Taking the Boobies to Church

Enough for Him, whom cherubim
Worship night and day,
A breastful of milk
And a mangerful of hay;
Enough for Him, whom angels
Fall down before,
The ox and ass and camel
Which adore.

–Christina Rosetti

Last Christmas, in the middle of an eight month hiatus from church pastoring, my family attended “The Big Church” where I’d had the privilege to work for awhile years before. It was a good safe place for us just to go to church for awhile. We already knew and  loved people there and the pastors, many of them dear friends, let us just be a family at church.

On Christmas Eve, Zora was an angel in the children’s pageant. (The pastor who organizes this pageant should have half an eternity of spa services lined up in the hereafter.) While the rest of us were waiting, crushed into a crowded pew, ten month old Abram decided it was time for  snack. It was way too crowded and noisy for nursing.

The Big Church was in the middle of a monumental, desperately needed construction project last year. Sunday School classes were squeezed into tiny corners of the historic building; the nursery was in a sitting room; hallways were crowded and chaotic. The place was busting at the seams.

In other words, there was really no convenient place to nurse a baby.

So, I found the quietest hallway corner I could, sat on an old pew, wrapped my winter coat around me and the boy, and settled in to nurse.

It was a great hallway, mostly. Mostly, because it was out of the traffic pattern of the thousand or so people cramming themselves into the pews for church.

But not perfectly private. It turns out that with the construction re-routing, this hallway was the most convenient little back way for the pastors to get to their studies.

Which is how two of the male pastors wound up leaning in for their customary cheek-kisses, without noticing until they were pretty close that I was feeding the boy.

To their credit, they didn’t freak out. One of them offered to let me use his office (because the hallway was a little drafty).The head pastor laughed a little when I mentioned that I found it funny that I had a hard time finding a spot to nurse a baby in a church on Christmas Eve.

I was never a very public nurser in churches with my babies. With the first one, I had my own office to nurse in. My second baby (who is now an almost two year old, painting his head with my lipstick, and trying to dance on the dining room table as I write this) was an active eater. He liked to throw things and “re-adjust” any sort of blanket while eating.

I also get that it might be a little uncomfortable to see your pastor nursing. It shouldn’t be, but I get it.

That said, I’m convinced nursing should be easy to do in churches. There should be comfy places for moms to sit (and, perhaps not the bathroom…a corner of the kitchen would be more appropriate!). There should be private space. But there should also be public space. No one should tisk tisk at a mom who has to feed a baby during church, whether that baby takes a bottle filled with formula or a breast-full of milk. I remember one church I went to that had an unofficial nursing pew in the back: it wasn’t uncommon to see a line up of mothers and babies back there.
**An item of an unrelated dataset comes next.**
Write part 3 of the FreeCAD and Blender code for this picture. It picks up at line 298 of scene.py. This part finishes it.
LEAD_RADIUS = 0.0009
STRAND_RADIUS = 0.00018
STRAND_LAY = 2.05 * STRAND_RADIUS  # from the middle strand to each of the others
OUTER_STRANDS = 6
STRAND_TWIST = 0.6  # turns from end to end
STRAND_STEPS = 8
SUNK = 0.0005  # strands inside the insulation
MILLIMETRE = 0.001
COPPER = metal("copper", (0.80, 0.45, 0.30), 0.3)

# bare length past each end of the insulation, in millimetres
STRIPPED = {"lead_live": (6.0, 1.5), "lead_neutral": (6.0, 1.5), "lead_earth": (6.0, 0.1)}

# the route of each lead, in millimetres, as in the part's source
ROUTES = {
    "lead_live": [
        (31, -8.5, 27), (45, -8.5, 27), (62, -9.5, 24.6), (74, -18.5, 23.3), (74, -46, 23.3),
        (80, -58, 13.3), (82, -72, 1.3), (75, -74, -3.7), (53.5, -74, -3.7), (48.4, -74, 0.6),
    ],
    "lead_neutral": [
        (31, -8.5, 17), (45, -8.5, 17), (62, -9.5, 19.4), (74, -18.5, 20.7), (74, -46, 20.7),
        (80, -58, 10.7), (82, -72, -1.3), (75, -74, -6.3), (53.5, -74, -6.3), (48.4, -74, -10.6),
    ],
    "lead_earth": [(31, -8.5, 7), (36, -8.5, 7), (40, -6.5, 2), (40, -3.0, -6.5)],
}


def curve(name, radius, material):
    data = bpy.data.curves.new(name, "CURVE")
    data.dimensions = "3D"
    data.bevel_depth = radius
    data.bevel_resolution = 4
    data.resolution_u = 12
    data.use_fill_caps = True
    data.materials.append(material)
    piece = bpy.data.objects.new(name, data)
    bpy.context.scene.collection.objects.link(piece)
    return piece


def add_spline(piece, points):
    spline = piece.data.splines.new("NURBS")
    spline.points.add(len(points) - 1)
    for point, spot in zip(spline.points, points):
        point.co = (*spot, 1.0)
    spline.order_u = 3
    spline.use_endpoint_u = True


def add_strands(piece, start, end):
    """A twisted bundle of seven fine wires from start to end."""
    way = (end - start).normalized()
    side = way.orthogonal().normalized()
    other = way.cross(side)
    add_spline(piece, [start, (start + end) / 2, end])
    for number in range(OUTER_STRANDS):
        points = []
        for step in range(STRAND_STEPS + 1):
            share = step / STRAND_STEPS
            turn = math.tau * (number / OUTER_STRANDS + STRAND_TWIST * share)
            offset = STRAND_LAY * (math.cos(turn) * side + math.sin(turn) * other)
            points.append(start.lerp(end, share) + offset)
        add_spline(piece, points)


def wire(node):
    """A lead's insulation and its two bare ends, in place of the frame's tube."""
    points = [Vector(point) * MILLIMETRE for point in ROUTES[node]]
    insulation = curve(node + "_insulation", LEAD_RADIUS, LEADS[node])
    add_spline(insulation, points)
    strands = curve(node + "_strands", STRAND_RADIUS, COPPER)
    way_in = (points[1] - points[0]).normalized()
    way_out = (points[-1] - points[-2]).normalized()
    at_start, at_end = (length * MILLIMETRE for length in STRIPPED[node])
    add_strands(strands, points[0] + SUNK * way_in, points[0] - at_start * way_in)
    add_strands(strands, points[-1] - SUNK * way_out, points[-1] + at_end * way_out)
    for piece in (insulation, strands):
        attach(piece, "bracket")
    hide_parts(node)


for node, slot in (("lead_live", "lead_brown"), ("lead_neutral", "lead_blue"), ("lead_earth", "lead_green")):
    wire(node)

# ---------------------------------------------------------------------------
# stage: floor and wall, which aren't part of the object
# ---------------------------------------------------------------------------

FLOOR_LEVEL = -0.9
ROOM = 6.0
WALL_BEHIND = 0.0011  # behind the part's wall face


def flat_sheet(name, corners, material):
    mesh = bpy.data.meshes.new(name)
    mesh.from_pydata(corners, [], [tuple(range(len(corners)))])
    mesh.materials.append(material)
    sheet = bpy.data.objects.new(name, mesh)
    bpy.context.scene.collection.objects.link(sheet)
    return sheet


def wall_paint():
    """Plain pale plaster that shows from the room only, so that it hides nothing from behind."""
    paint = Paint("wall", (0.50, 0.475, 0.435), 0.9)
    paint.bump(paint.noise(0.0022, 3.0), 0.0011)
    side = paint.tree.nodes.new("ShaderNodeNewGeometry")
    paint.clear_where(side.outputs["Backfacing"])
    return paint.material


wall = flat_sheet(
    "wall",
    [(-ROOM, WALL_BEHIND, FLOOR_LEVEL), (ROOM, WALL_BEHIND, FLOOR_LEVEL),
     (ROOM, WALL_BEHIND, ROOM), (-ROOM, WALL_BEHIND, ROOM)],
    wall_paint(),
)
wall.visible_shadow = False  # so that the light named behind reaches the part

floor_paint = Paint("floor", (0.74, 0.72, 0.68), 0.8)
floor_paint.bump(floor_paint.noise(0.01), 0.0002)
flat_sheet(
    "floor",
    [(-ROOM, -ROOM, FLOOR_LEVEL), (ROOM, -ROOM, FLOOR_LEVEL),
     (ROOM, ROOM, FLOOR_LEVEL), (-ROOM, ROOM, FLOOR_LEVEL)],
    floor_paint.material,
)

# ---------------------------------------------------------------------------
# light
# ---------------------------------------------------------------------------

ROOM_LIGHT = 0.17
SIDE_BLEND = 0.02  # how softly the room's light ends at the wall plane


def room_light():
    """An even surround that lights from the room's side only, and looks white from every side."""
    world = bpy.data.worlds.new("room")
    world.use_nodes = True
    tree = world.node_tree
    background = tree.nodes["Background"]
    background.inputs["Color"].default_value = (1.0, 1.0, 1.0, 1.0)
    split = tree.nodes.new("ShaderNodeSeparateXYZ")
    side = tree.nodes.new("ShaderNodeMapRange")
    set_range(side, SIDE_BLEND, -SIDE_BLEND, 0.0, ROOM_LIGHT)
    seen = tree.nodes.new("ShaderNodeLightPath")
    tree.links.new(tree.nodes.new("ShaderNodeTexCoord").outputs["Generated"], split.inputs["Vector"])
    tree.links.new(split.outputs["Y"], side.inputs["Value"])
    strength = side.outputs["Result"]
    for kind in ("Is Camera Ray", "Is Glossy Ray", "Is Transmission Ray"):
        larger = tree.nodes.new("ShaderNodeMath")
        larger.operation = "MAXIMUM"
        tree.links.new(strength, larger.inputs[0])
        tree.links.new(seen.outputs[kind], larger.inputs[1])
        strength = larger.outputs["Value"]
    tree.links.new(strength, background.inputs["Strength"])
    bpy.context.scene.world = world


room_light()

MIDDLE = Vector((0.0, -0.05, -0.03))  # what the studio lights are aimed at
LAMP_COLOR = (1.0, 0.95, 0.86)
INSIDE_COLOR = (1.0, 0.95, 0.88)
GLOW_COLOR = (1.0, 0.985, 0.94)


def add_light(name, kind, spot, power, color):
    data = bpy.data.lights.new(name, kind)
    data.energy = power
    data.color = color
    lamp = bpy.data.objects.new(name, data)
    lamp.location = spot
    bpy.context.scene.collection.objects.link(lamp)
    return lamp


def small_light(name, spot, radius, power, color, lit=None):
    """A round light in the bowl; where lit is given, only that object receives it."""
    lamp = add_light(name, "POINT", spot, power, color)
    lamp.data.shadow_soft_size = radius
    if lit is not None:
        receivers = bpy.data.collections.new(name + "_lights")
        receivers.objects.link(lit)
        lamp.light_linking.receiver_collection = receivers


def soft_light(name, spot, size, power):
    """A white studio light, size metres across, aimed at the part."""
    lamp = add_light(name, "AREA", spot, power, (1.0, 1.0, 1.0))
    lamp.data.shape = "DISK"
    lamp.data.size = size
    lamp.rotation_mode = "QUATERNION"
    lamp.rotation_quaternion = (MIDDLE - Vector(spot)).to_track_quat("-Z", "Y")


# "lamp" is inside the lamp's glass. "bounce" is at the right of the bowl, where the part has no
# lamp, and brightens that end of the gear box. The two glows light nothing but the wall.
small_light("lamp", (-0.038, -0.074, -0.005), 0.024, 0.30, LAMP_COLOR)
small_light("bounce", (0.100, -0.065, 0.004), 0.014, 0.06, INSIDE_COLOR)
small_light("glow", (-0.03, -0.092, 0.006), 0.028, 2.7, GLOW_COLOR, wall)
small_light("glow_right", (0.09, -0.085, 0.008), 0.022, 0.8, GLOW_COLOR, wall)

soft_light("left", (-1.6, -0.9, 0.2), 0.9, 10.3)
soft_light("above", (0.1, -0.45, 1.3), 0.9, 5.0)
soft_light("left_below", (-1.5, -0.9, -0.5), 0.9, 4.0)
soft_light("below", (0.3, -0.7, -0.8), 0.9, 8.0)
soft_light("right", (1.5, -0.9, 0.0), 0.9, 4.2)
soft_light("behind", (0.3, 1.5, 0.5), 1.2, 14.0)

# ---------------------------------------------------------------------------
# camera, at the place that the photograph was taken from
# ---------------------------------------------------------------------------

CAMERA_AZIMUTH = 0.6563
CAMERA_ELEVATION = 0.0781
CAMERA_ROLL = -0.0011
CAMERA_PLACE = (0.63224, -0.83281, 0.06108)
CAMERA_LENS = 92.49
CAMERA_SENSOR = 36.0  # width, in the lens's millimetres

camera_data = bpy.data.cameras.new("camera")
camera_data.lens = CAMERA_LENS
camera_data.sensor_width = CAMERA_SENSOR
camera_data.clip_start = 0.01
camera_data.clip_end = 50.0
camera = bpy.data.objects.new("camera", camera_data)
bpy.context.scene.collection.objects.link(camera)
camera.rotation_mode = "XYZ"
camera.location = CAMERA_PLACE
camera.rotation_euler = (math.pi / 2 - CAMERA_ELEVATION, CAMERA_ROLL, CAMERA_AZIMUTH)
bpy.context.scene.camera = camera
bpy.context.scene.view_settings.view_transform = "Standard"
And there should never be shame. (Good for my friends and colleagues who didn’t freak out last Christmas Eve when they greeted more of me that they were expecting.)

But maybe there should even be more than that.

Maybe we should be celebrating this reminder of the incarnation.

This article by Rachel Marie Stone, points it out brilliantly. So does a chapter in my friend Katherine’s marvelous book (which you should read, of course).

The image of Mary feeding Christ is a reminder of human Jesus was. It’s something we all do some version of as infants. And right there, Jesus, God incarnate, had enough to be nourished.

Besides that, it’s an image of God and us. (Julian of Norwich is famous for using this imagery.)

So, this is not to ignite debates about breast milk or formula. But shouldn’t we be encouraging glimpses of this reminder of God’s love for us in church?